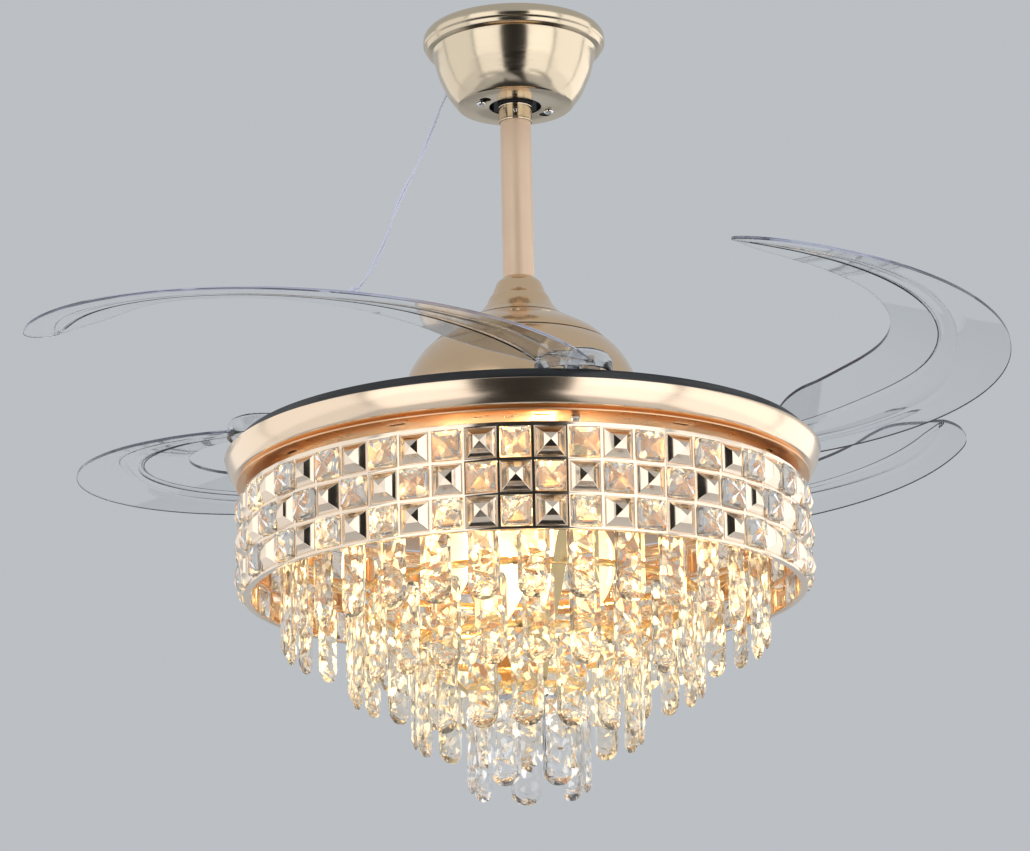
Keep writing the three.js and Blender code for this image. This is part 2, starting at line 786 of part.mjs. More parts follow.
function bladeSheet() {
  const across = 2;
  const half = bladeThickness / 2;
  const rows = bladeInnerShares.map(([degrees, share]) => {
    const [inner, outer] = bladeEdges(degrees, share);
    const row = [];
    for (let j = 0; j <= across; j += 1) {
      row.push(bladePoint(degrees, inner + (outer - inner) * j / across));
    }
    return row;
  });
  const points = [];
  const width = across + 1;
  for (const side of [half, -half]) {
    for (const row of rows) {
      for (const [x, y, z] of row) points.push([x, y, z + side]);
    }
  }
  const tip = bladePoint(bladeTipEndAngle, bladeTipRadius);
  const tipTop = points.push([tip[0], tip[1], tip[2] + half]) - 1;
  const tipBottom = points.push([tip[0], tip[1], tip[2] - half]) - 1;
  const layer = rows.length * width;
  const at = (side, i, j) => side * layer + i * width + j;
  const triangles = [];
  const quad = (a, b, c, d) => triangles.push([a, b, c], [a, c, d]);
  const last = rows.length - 1;
  for (let i = 0; i < last; i += 1) {
    for (let j = 0; j < across; j += 1) {
      quad(at(0, i, j), at(0, i + 1, j), at(0, i + 1, j + 1), at(0, i, j + 1));
      quad(at(1, i, j + 1), at(1, i + 1, j + 1), at(1, i + 1, j), at(1, i, j));
    }
    quad(at(0, i + 1, 0), at(0, i, 0), at(1, i, 0), at(1, i + 1, 0));
    quad(at(0, i, across), at(0, i + 1, across), at(1, i + 1, across), at(1, i, across));
  }
  for (let j = 0; j < across; j += 1) {
    quad(at(0, 0, j), at(0, 0, j + 1), at(1, 0, j + 1), at(1, 0, j));
    triangles.push([at(0, last, j), tipTop, at(0, last, j + 1)]);
    triangles.push([at(1, last, j + 1), tipBottom, at(1, last, j)]);
  }
  quad(tipTop, at(0, last, 0), at(1, last, 0), tipBottom);
  quad(at(0, last, across), tipTop, tipBottom, at(1, last, across));
  return meshFrom(points, triangles).translate(-pivotRadius, 0, 0);
}

// Clear blade with its round boss and the bore for the post
function blade() {
  const bottom = -discTopDrop + gap;
  const boss = upright(bossRadius, bottom, -bossTopDrop, smallSegments);
  const bore = upright(holeRadius(postRadius, tinySegments), bottom - overrun,
    -postTopDrop + gap, tinySegments);
  return fromSolid(cut(unite([bladeSheet(), boss]), [bore]));
}

// Lamp pan: the broad bright band with a flat floor clamped on the shaft
function lampPan() {
  const top = -panTopDrop;
  const bottom = top - panHeight;
  const lower = panRadius - panLowerInset;
  const foot = panRadius - panFootInset;
  const outside = [
    [panRadius, top],
    [panRadius - panLowerInset * 0.35, top - panHeight * 0.45],
    [lower, top - panHeight * 0.88],
    [foot, bottom],
  ];
  const inside = [
    [panRadius - panWall, top],
    [lower - panWall, top - panHeight * 0.88 + panWall / 2],
    [foot - panWall, bottom + panWall],
  ];
  const bore = holeRadius(shaftRadius, smallSegments);
  return turned([
    [bore, bottom],
    [bore, bottom + panWall],
    ...inside.reverse(),
    ...outside,
  ], largeSegments);
}

function lampPlate() {
  const top = -plateTopDrop;
  const bottom = top - plateThickness;
  const bore = holeRadius(shaftRadius, smallSegments);
  const body = toSolid(ring(bore, plateRadius, bottom, top, largeSegments));
  const slots = [];
  for (let i = 0; i < plateSlotCount; i += 1) {
    const tool = slot(plateSlotLength, plateSlotWidth, bottom - overrun, top + overrun);
    slots.push(placed(tool.rotateZ(turn / 4), plateSlotRadius,
      plateSlotPhase + i * 360 / plateSlotCount));
  }
  return fromSolid(cut(body, slots));
}

const lampNut = () => {
  const top = -plateBottomDrop - gap;
  return ring(holeRadius(shaftRadius, nutSides), lampNutRadius, top - lampNutHeight, top, nutSides);
};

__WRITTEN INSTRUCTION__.
Extract the listing in its entirety and repeat it exactly.

__EXERCISE OUTPUT__.
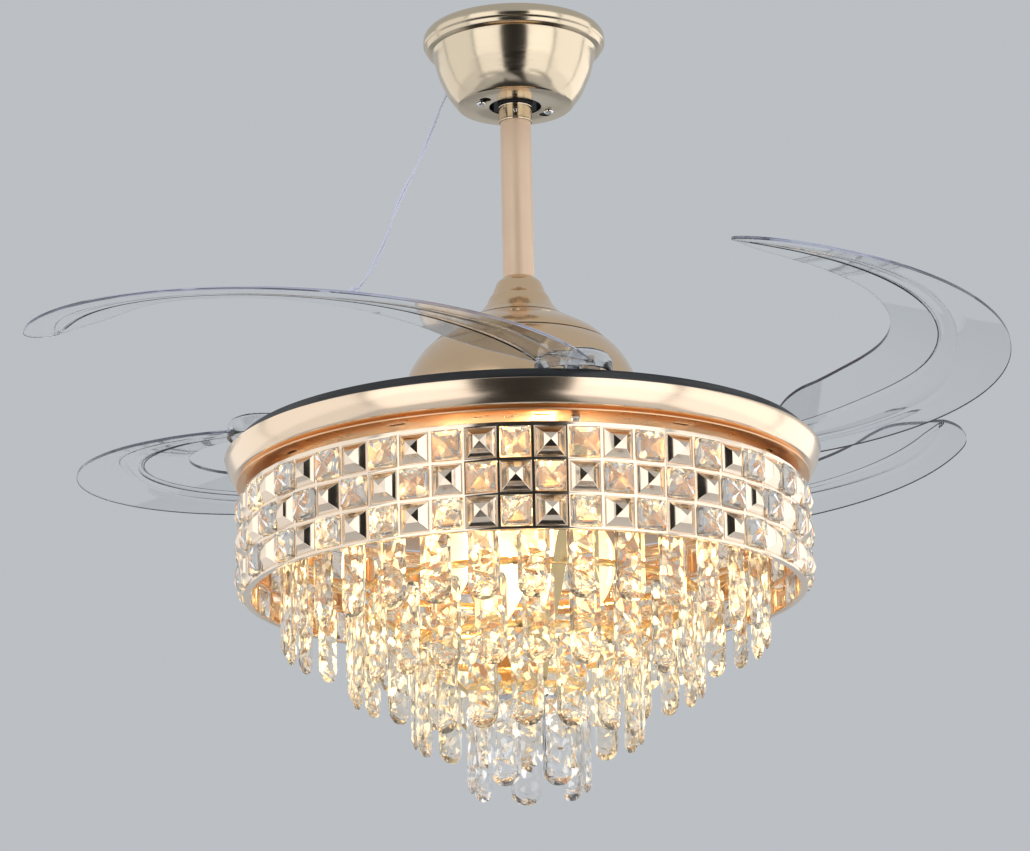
Keep writing the three.js and Blender code for this image. This is part 2, starting at line 786 of part.mjs. More parts follow.
function bladeSheet() {
  const across = 2;
  const half = bladeThickness / 2;
  const rows = bladeInnerShares.map(([degrees, share]) => {
    const [inner, outer] = bladeEdges(degrees, share);
    const row = [];
    for (let j = 0; j <= across; j += 1) {
      row.push(bladePoint(degrees, inner + (outer - inner) * j / across));
    }
    return row;
  });
  const points = [];
  const width = across + 1;
  for (const side of [half, -half]) {
    for (const row of rows) {
      for (const [x, y, z] of row) points.push([x, y, z + side]);
    }
  }
  const tip = bladePoint(bladeTipEndAngle, bladeTipRadius);
  const tipTop = points.push([tip[0], tip[1], tip[2] + half]) - 1;
  const tipBottom = points.push([tip[0], tip[1], tip[2] - half]) - 1;
  const layer = rows.length * width;
  const at = (side, i, j) => side * layer + i * width + j;
  const triangles = [];
  const quad = (a, b, c, d) => triangles.push([a, b, c], [a, c, d]);
  const last = rows.length - 1;
  for (let i = 0; i < last; i += 1) {
    for (let j = 0; j < across; j += 1) {
      quad(at(0, i, j), at(0, i + 1, j), at(0, i + 1, j + 1), at(0, i, j + 1));
      quad(at(1, i, j + 1), at(1, i + 1, j + 1), at(1, i + 1, j), at(1, i, j));
    }
    quad(at(0, i + 1, 0), at(0, i, 0), at(1, i, 0), at(1, i + 1, 0));
    quad(at(0, i, across), at(0, i + 1, across), at(1, i + 1, across), at(1, i, across));
  }
  for (let j = 0; j < across; j += 1) {
    quad(at(0, 0, j), at(0, 0, j + 1), at(1, 0, j + 1), at(1, 0, j));
    triangles.push([at(0, last, j), tipTop, at(0, last, j + 1)]);
    triangles.push([at(1, last, j + 1), tipBottom, at(1, last, j)]);
  }
  quad(tipTop, at(0, last, 0), at(1, last, 0), tipBottom);
  quad(at(0, last, across), tipTop, tipBottom, at(1, last, across));
  return meshFrom(points, triangles).translate(-pivotRadius, 0, 0);
}

// Clear blade with its round boss and the bore for the post
function blade() {
  const bottom = -discTopDrop + gap;
  const boss = upright(bossRadius, bottom, -bossTopDrop, smallSegments);
  const bore = upright(holeRadius(postRadius, tinySegments), bottom - overrun,
    -postTopDrop + gap, tinySegments);
  return fromSolid(cut(unite([bladeSheet(), boss]), [bore]));
}

// Lamp pan: the broad bright band with a flat floor clamped on the shaft
function lampPan() {
  const top = -panTopDrop;
  const bottom = top - panHeight;
  const lower = panRadius - panLowerInset;
  const foot = panRadius - panFootInset;
  const outside = [
    [panRadius, top],
    [panRadius - panLowerInset * 0.35, top - panHeight * 0.45],
    [lower, top - panHeight * 0.88],
    [foot, bottom],
  ];
  const inside = [
    [panRadius - panWall, top],
    [lower - panWall, top - panHeight * 0.88 + panWall / 2],
    [foot - panWall, bottom + panWall],
  ];
  const bore = holeRadius(shaftRadius, smallSegments);
  return turned([
    [bore, bottom],
    [bore, bottom + panWall],
    ...inside.reverse(),
    ...outside,
  ], largeSegments);
}

function lampPlate() {
  const top = -plateTopDrop;
  const bottom = top - plateThickness;
  const bore = holeRadius(shaftRadius, smallSegments);
  const body = toSolid(ring(bore, plateRadius, bottom, top, largeSegments));
  const slots = [];
  for (let i = 0; i < plateSlotCount; i += 1) {
    const tool = slot(plateSlotLength, plateSlotWidth, bottom - overrun, top + overrun);
    slots.push(placed(tool.rotateZ(turn / 4), plateSlotRadius,
      plateSlotPhase + i * 360 / plateSlotCount));
  }
  return fromSolid(cut(body, slots));
}

const lampNut = () => {
  const top = -plateBottomDrop - gap;
  return ring(holeRadius(shaftRadius, nutSides), lampNutRadius, top - lampNutHeight, top, nutSides);
};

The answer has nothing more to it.